In this analysis, using the FBI Hate Crime Dataset, I examined factors influencing whether a hate crime was violent or non-violent by using a series of logistic regression models. The dependent variable, violent_crime, was coded as 1 for violent crimes (aggravated assault, murder and nonnegligent manslaughter, rape, and robbery) and 0 for non-violent crimes. Each new model had additional variables to better see the impact of additional predictors on model fit and predictive accuracy.

The first model (model_1) included only the year of the incident as an independent variable.

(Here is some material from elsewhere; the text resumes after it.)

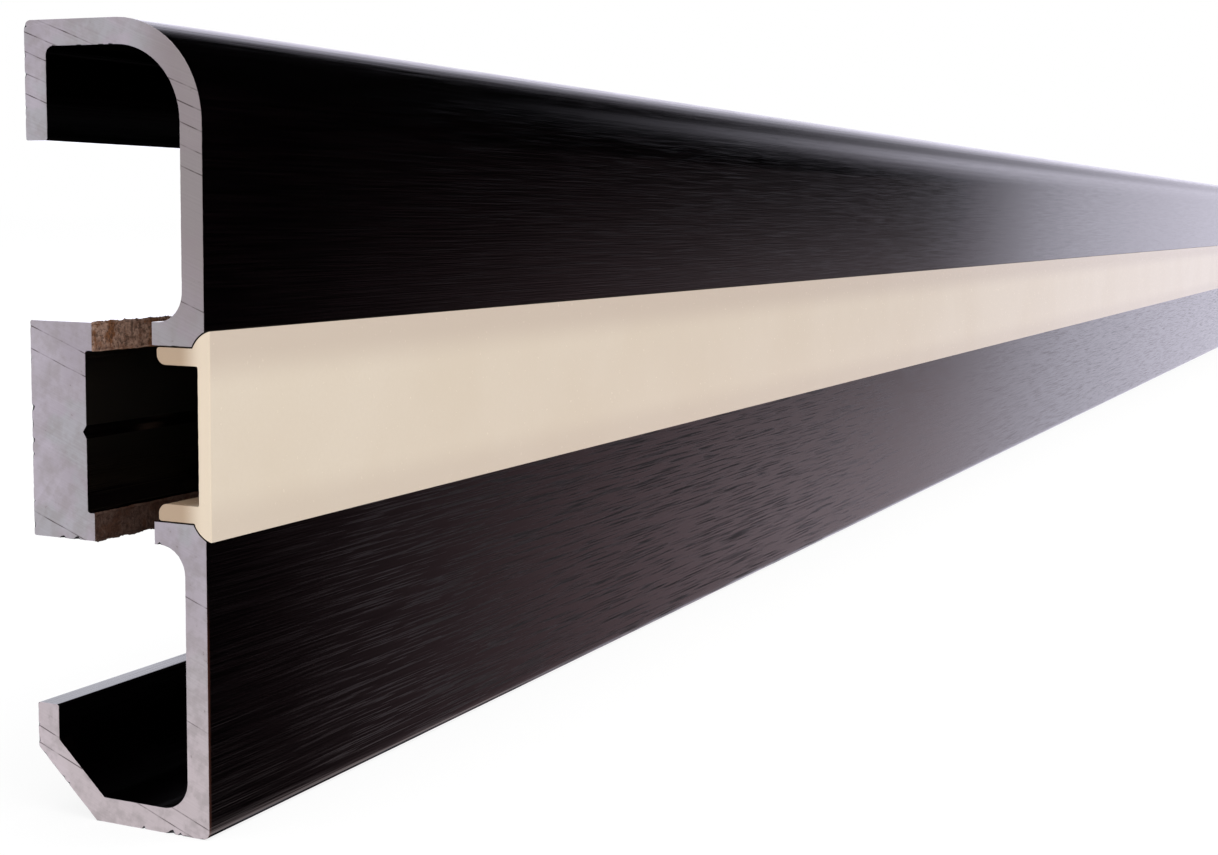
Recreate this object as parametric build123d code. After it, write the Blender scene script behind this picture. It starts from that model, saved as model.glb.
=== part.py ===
from build123d import *
import math
import os

# A length of aluminium rail profile with a plastic strip snapped into its front slot.
# Millimetres. X runs along the stock, the front face looks along -Y and Z is up.
# The origin is under the middle of the stock and strip, on the plane of the foot.
# Sections are drawn by "back", the distance behind the front face, and "up", the height.

# The stock
stock_length = 1000.0
section_height = 80.0
section_depth = 21.2

# Walls
wall = 2.55
rear_wall = 2.65

# The big rounded corner and the hook behind it
top_radius = 10.0
hook_drop = 11.7
hook_outer_radius = 0.8
hook_inner_radius = 0.9
edge_break = 0.25

# The foot and the trough behind it
toe_radius = 0.8
chamfer_run = 7.3
chamfer_rise = 6.8
lip_height = 11.45
root_radius = 3.0

# The slot in the front face, with a flange above it and one below
slot_height = 40.0
slot_mouth = 20.3
flange_spread = 21.8
flange_thickness = 2.25
flange_reach = 6.15
seat_radius = 3.2
seat_centre_out = 1.4

# The solid bar at the back, with a rib along each edge and a scribed line between them
bar_height = 21.8
bar_drop = 0.35
bar_thickness = 6.85
rib_depth = 0.85
rib_width = 2.8
recess_radius = 0.3
scribe_width = 1.3
scribe_depth = 0.45

# The cut end, where the webs between flanges and bar are milled back
notch_length = 25.0
cutter_overrun = 1.0

# The plastic strip
strip_proud = 0.6
strip_thickness = 1.4
leg_reach = 5.6
leg_thickness = 1.7
leg_nose_radius = 1.0
leg_heel_radius = 0.3
leg_root_radius = 0.2
slip_gap = 0.15
shoulder_gap = 0.15

# Worked out from the sizes above
near_end = -stock_length / 2
overall_depth = section_depth + strip_proud
flange_outer = flange_spread / 2
flange_inner = flange_outer - flange_thickness
seat_centre_rise = slot_mouth / 2 - math.sqrt(seat_radius**2 - seat_centre_out**2)
bar_middle = slot_height - bar_drop
bar_front = section_depth - bar_thickness
rib_front = bar_front - rib_depth


def at(back, up):
    """Sketch point that lies so far behind the front face and above the foot."""
    return (back + strip_proud - overall_depth / 2, up)


def outline(*points):
    """Flat face inside a closed run of straight lines."""
    return make_face(Polyline(*points, close=True))


def block(back_low, back_high, up_low, up_high):
    """Upright rectangle between two depths and two heights."""
    return outline(
        at(back_low, up_low), at(back_high, up_low), at(back_high, up_high), at(back_low, up_high)
    )


def rounded(face, radius, *points):
    """The face with the corners nearest the points rounded."""
    for point in points:
        face = fillet(face.vertices().sort_by_distance(point)[0], radius)
    return face


def along_stock(section, start, length):
    """Solid made by running a section along X."""
    return extrude(Plane.YZ.offset(start) * section, amount=length)


def shell_section():
    """Hook, rounded top, front plate, foot, slanted trough wall and lip in one wall."""
    outside = outline(
        at(0, 0),
        at(section_depth - chamfer_run, 0),
        at(section_depth, chamfer_rise),
        at(section_depth, section_height),
        at(0, section_height),
    )
    outside = rounded(outside, top_radius, at(0, section_height))
    outside = rounded(outside, toe_radius, at(0, 0))
    outside = rounded(outside, hook_outer_radius, at(section_depth, section_height))

    # The inside of the slanted wall is the outside line moved in by one wall.
    slant = math.hypot(chamfer_run, chamfer_rise)
    shift_back = -wall * chamfer_rise / slant
    shift_up = wall * chamfer_run / slant
    inner_back = section_depth - rear_wall
    slant_foot = section_depth - chamfer_run + shift_back
    inner_foot = slant_foot + (wall - shift_up) * chamfer_run / chamfer_rise
    inner_rise = shift_up + (inner_back - slant_foot) * chamfer_rise / chamfer_run
    inner_top = section_height - wall
    hollow = outline(
        at(wall, wall),
        at(inner_foot, wall),
        at(inner_back, inner_rise),
        at(inner_back, inner_top),
        at(wall, inner_top),
    )
    hollow = rounded(hollow, top_radius - wall, at(wall, inner_top))
    hollow = rounded(hollow, root_radius, at(wall, wall))
    hollow = rounded(hollow, hook_inner_radius, at(inner_back, inner_top))

    hook_end = section_height - hook_drop
    open_back = block(inner_back - rear_wall, section_depth + rear_wall, lip_height, hook_end)
    shell = outside - hollow - open_back
    tips = [at(back, up) for back in (inner_back, section_depth) for up in (lip_height, hook_end)]
    return rounded(shell, edge_break, *tips)


def slotted_section():
    """The shell with the flanged slot that takes the strip."""
    section = shell_section()
    for side in (-1, 1):
        inner = slot_height + side * flange_inner
        outer = slot_height + side * flange_outer
        section += block(0, flange_reach, min(inner, outer), max(inner, outer))
        section = rounded(section, root_radius, at(wall, outer))
    section -= block(-wall, flange_reach, slot_height - flange_inner, slot_height + flange_inner)
    for side in (-1, 1):
        centre = at(-seat_centre_out, slot_height + side * seat_centre_rise)
        section -= Pos(*centre) * Circle(seat_radius)
    return section


def bar_section():
    """Thick flat bar with a raised rib along both edges and a scribed centre line."""
    low = bar_middle - bar_height / 2
    high = bar_middle + bar_height / 2
    bar = block(rib_front, section_depth, low, high)
    bar -= block(rib_front - rib_depth, bar_front, low + rib_width, high - rib_width)
    floor_corners = [at(bar_front, low + rib_width), at(bar_front, high - rib_width)]
    bar = rounded(bar, recess_radius, *floor_corners)
    bar -= outline(
        at(bar_front, bar_middle - scribe_width / 2),
        at(bar_front + scribe_depth, bar_middle),
        at(bar_front, bar_middle + scribe_width / 2),
    )
    return rounded(bar, edge_break, at(section_depth, low), at(section_depth, high))


def web_sections():
    """The two webs that tie the flange tips to the ribs of the bar."""
    webs = []
    for side in (-1, 1):
        rib_outer = bar_middle + side * bar_height / 2
        webs.append(
            outline(
                at(flange_reach, slot_height + side * flange_inner),
                at(flange_reach, slot_height + side * flange_outer),
                at(rib_front, rib_outer),
                at(rib_front, rib_outer - side * rib_width),
            )
        )
    return webs


def make_profile():
    """The extruded profile, with both webs milled back from the near end."""
    section = slotted_section() + bar_section()
    for web in web_sections():
        section += web
    body = along_stock(section, near_end, stock_length)
    reach = bar_height / 2 + cutter_overrun
    gap = block(flange_reach, rib_front, bar_middle - reach, bar_middle + reach)
    return body - along_stock(gap, near_end - cutter_overrun, notch_length + cutter_overrun)


def strip_half():
    """Half of the strip's section: face, rounded shoulder and one snap leg."""
    centre_up = slot_height + seat_centre_rise
    radius = seat_radius - shoulder_gap
    leg_outer = slot_height + flange_inner - slip_gap
    leg_inner = leg_outer - leg_thickness
    face_back = strip_thickness - strip_proud
    heel_angle = math.degrees(math.asin((leg_outer - centre_up) / radius))
    edge_angle = math.degrees(math.acos((seat_centre_out - strip_proud) / radius))
    shoulder = CenterArc(
        at(-seat_centre_out, centre_up), radius, heel_angle, edge_angle - heel_angle
    )
    front_line = Polyline(shoulder @ 1, at(-strip_proud, slot_height), at(face_back, slot_height))
    leg_line = Polyline(
        at(face_back, slot_height),
        at(face_back, leg_inner),
        at(leg_reach, leg_inner),
        at(leg_reach, leg_outer),
        shoulder @ 0,
    )
    half = make_face([shoulder, front_line, leg_line])
    half = rounded(half, leg_nose_radius, at(leg_reach, leg_inner))
    half = rounded(half, leg_heel_radius, at(leg_reach, leg_outer))
    return rounded(half, leg_root_radius, at(face_back, leg_inner))


def make_strip():
    """The snap-in strip, as long as the profile."""
    half = strip_half()
    middle = Plane(origin=(0, slot_height, 0), z_dir=(0, 1, 0))
    return along_stock(half + mirror(half, about=middle), near_end, stock_length)


os.makedirs("parts", exist_ok=True)
export_step(make_profile(), "parts/profile.step")
export_step(make_strip(), "parts/insert_strip.step")
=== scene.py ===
import math

import bmesh
import bpy
from mathutils import Matrix, Vector, noise


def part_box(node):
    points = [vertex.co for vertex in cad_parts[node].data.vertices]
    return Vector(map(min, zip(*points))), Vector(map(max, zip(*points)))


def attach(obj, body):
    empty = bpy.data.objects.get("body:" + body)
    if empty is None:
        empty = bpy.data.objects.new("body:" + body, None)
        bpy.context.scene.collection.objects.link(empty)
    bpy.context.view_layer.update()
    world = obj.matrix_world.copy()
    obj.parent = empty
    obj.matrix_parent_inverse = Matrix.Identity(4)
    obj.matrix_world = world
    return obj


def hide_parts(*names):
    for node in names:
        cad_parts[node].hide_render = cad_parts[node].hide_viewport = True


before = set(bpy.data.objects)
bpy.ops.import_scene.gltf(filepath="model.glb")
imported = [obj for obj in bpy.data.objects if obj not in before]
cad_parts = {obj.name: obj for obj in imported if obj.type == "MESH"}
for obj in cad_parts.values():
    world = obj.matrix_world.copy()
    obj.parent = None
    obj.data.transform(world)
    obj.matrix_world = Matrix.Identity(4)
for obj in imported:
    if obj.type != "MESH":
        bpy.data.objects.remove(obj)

# A length of black anodised rail profile, sawn off square, with a cream plastic strip in its slot.
# Metres. X runs along the stock, the front face looks along -Y and Z is up.
# Sections are drawn by "back", the distance behind the front face, and "up", the height.

MM = 0.001
DEG = math.radians(1)

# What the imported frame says
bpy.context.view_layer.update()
profile_low, profile_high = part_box("profile")
strip_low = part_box("insert_strip")[0]
near_end = profile_low.x
far_end = profile_high.x
front_face = profile_low.y
section_depth = profile_high.y - profile_low.y
section_height = profile_high.z - profile_low.z
strip_proud = profile_low.y - strip_low.y

# Walls of the profile
wall = 2.55 * MM
rear_wall = 2.65 * MM

# The big rounded corner and the hook behind it
top_radius = 10.0 * MM
hook_drop = 11.7 * MM
hook_outer_radius = 0.8 * MM
hook_inner_radius = 0.9 * MM
edge_break = 0.25 * MM

# The foot and the trough behind it
toe_radius = 0.8 * MM
chamfer_run = 7.3 * MM
chamfer_rise = 6.8 * MM
lip_height = 11.45 * MM
root_radius = 3.0 * MM

# The slot in the front face, with a flange above it and one below
slot_height = 40.0 * MM
slot_mouth = 20.3 * MM
flange_spread = 21.8 * MM
flange_thickness = 2.25 * MM
flange_reach = 6.15 * MM
seat_radius = 3.2 * MM
seat_centre_out = 1.4 * MM

# The bar at the back, with a rib along each edge and a scribed line between them
bar_height = 21.8 * MM
bar_drop = 0.35 * MM
bar_thickness = 6.85 * MM
rib_depth = 0.85 * MM
rib_width = 2.8 * MM
recess_radius = 0.3 * MM
scribe_width = 1.3 * MM
scribe_depth = 0.45 * MM
notch_length = 25.0 * MM

# The plastic strip
strip_thickness = 1.4 * MM
leg_reach = 5.6 * MM
leg_thickness = 1.7 * MM
leg_nose_radius = 1.0 * MM
leg_heel_radius = 0.3 * MM
leg_root_radius = 0.2 * MM
slip_gap = 0.15 * MM
shoulder_gap = 0.15 * MM

# Worked out from the sizes above
flange_outer = flange_spread / 2
flange_inner = flange_outer - flange_thickness
seat_centre_rise = slot_mouth / 2 - math.sqrt(seat_radius**2 - seat_centre_out**2)
bar_middle = slot_height - bar_drop
bar_front = section_depth - bar_thickness
rib_front = bar_front - rib_depth
notch_end = near_end + notch_length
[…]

The second model (model_2) incorporated the offender’s race as a categorical predictor. The third model (model_3) further expanded on Model 2 by including the offender’s ethnicity. The Akaike Information Criterion (AIC) and Bayesian Information Criterion (BIC) were used to evaluate model fit, with lower values indicating a better fit.

The results showed Model 1 had an AIC of 199453.06 and a BIC of 199473.95, serving as the baseline model. Introducing offender race in Model 2 reduced the AIC to 179915.36 and BIC to 180009.36, suggesting an improvement in model fit. The likelihood ratio test comparing Model 1 and Model 2 yielded a Chi-square statistic of 19552 with a p-value of < 2.2e-16, indicating that adding offender race significantly enhances the predictive power of the model.

Further refining the model, Model 3, which included offender ethnicity in addition to race, resulted in an AIC of 179412.68 and a BIC of 179548.45. The likelihood ratio test between Model 2 and Model 3 produced a Chi-square statistic of 510.69 with a p-value of < 2.2e-16, demonstrating whether offender ethnicity significantly contributes to predicting violent hate crimes.

Like said, the AIC and BIC values decreased from Model 1 to Model 2, indicating that including offender race significantly improved the model. However, the reduction in AIC and BIC between Model 2 and Model 3 was minimal, suggesting that adding offender ethnicity did not substantially improve the model.

Additionally, the likelihood ratio test (LRT) compared these models: The LRT for Model 1 vs. Model 2 produced a Chi-square statistic of 19552 and a p-value of < 2.2e-16, confirming that adding offender race significantly improves the model. The LRT for Model 2 vs. Model 3 resulted in a Chi-square statistic of 510.69 and a p-value of < 2.2e-16. If this p-value is greater than 0.05, it suggests that adding offender ethnicity does not significantly enhance the model beyond what offender race already provides.

Since Model 2 achieves a substantial reduction in AIC and BIC compared to Model 1, and Model 3 does not provide a significant improvement over Model 2, Model 2 seems like the best choice. Overall, this analysis suggests that offender race is a significant factor in determining whether a hate crime is violent or non-violent, while offender ethnicity may have a less substantial impact.